▶ Data extract:
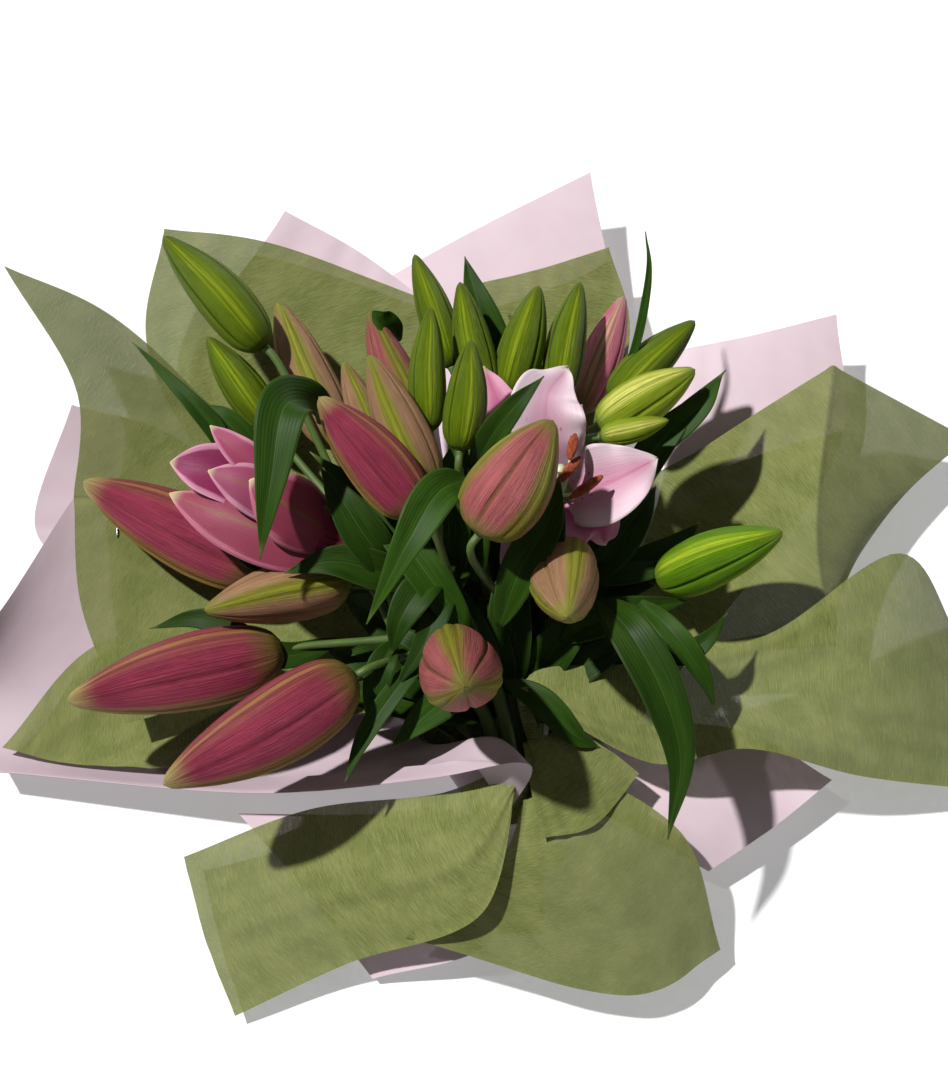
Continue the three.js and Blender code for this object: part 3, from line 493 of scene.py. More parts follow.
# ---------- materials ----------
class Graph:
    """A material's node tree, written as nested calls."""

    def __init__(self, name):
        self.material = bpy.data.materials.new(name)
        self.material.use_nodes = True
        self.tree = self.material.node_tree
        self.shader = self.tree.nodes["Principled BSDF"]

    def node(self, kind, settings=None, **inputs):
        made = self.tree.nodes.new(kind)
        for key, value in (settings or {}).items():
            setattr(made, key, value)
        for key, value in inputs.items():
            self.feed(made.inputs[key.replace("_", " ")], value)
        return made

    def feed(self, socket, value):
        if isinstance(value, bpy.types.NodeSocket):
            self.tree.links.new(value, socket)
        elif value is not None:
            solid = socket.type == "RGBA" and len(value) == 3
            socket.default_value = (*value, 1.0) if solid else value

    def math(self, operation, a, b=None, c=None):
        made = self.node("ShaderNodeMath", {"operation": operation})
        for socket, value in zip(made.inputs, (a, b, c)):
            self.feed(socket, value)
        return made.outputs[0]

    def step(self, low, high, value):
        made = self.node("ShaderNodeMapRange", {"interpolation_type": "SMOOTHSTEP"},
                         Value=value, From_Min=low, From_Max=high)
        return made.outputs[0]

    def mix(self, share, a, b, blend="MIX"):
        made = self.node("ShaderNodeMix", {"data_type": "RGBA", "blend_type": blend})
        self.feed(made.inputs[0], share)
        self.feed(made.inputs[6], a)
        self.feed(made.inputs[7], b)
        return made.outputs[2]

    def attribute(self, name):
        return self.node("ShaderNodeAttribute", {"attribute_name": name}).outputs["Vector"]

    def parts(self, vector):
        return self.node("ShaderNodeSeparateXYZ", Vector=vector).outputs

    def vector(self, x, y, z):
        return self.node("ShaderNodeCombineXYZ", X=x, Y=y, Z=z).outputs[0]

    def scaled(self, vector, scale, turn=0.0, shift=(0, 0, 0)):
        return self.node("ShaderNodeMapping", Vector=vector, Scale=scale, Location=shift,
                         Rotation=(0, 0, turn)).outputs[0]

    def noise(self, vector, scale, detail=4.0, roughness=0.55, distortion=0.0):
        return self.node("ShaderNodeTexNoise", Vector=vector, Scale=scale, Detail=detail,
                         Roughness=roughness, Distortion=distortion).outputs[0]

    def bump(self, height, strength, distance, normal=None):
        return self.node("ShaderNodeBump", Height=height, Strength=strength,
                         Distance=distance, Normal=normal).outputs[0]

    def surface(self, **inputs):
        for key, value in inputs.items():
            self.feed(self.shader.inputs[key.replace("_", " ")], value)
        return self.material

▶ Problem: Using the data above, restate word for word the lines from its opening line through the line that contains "node tree, written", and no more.

▶ Exercise output:
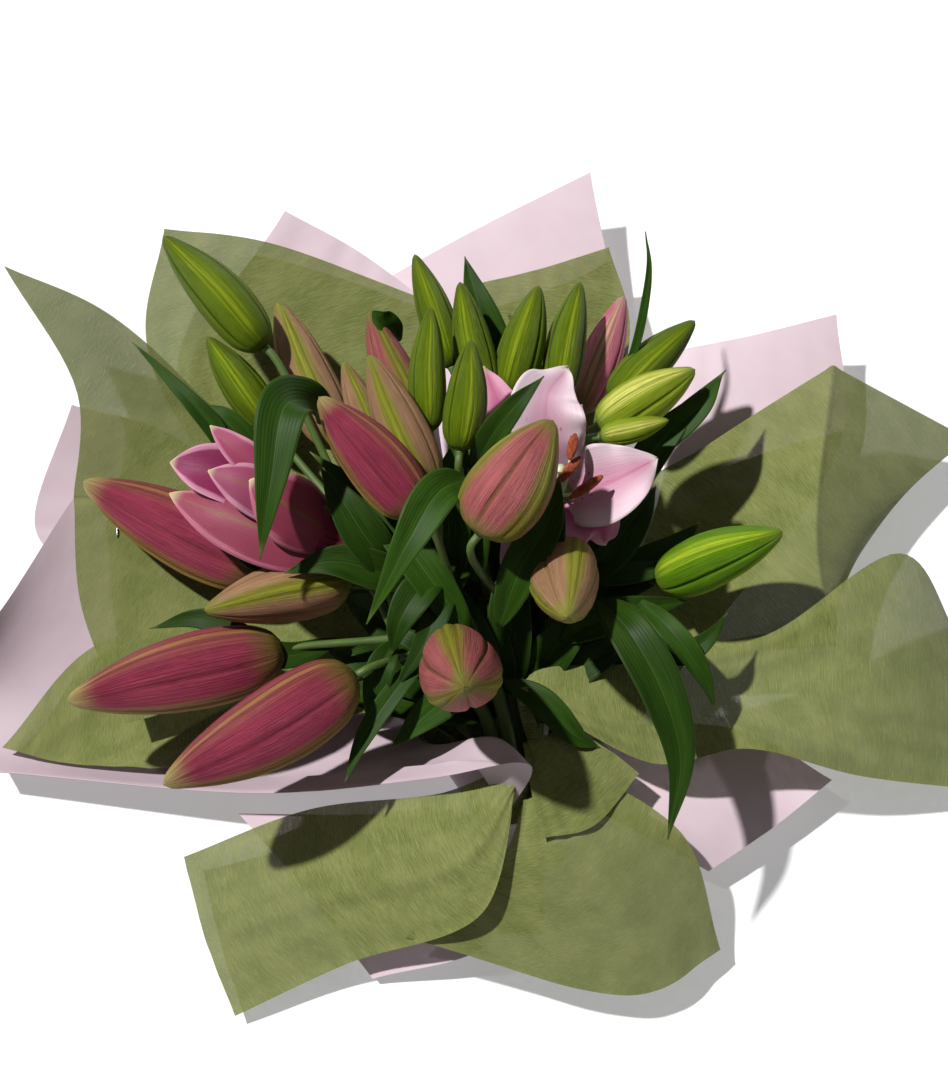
Continue the three.js and Blender code for this object: part 3, from line 493 of scene.py. More parts follow.
# ---------- materials ----------
class Graph:
    """A material's node tree, written as nested calls."""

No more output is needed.